Vieles ist im Westen genau wie im Osten, nur verschleiern es die Politiker gekonnt unter dem Deckmantel "Demokratie" und anderen Phrasen. Medien werden gelenkt, nur an den eigenen Vorteil wird gedacht und das ordinäre Volk wird verarscht. Kannten wir im Osten, wollt ihr im Westen nicht wahrhaben!
Klar ist es schön, sich alles kaufen zu können, überall hin in den Urlaub fahren können, seine Meinung frei sagen zu können... Ach, das stimmt ja nun auch wieder nicht!
Wer braucht zum Leben 5.000 Sorten Schokolade im Regal? Kein Mensch!
Wer braucht 25.000 Fertigsuppen? Nur solche Menschen, die nicht kochen können! → Dumme Menschen?
Wer braucht alle 3 Jahre ein neues Auto mit viel zu viel PS? Nur Menschen mit Minderwertigkeitskomplexen!
Gleiches gilt für neue Handys, Markenklamotten usw. usf. Die Regierung faselt was von Ressourcen schonen, nachhaltig, ungesund und macht fast nichts gegen diesen Konsumrausch, gegen Alkohol und Tabak, gegen seltsame Ersatzstoffe in Lebensmitteln und, und, und... Dieser Regierung geht es nur um Steuereinnahmen und um Machterhalt, nicht um das Wohl des Bürgers!
Wem nützt der Individualismus? Nur dem Verkäufer, der Gemeinschaft schadet dieser nur!
Aber im Individualismus wird viel verkauft = viel Mehrwertsteuer, Mineralölsteuer, Grunderwerbssteuer usw.!

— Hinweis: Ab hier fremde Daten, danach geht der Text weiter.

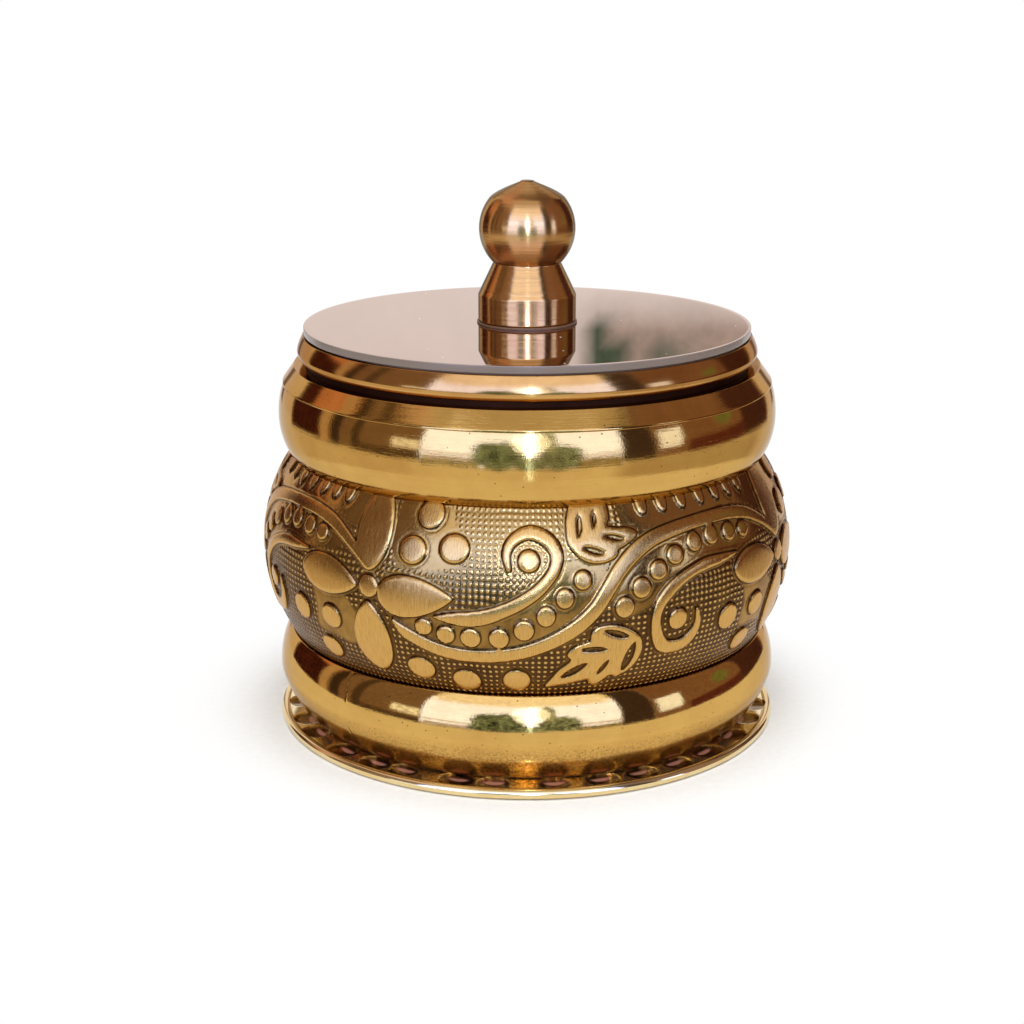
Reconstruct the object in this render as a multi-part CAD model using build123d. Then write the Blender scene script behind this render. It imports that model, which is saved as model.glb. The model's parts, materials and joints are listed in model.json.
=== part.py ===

Aber ich schweife ab. Wie du lesen konntest, gehört doch viel mehr zum Leben in der DDR als man als "Wessi" von der Tagesschau her kannte. Nach so vielen Jahren "Wiedervereinigung" kann ich sagen, in Westdeutschland gibt es genau so viel Idioten wie im Osten, nur sind diese im Westen viel egoistischer und skrupelloser als die im Osten!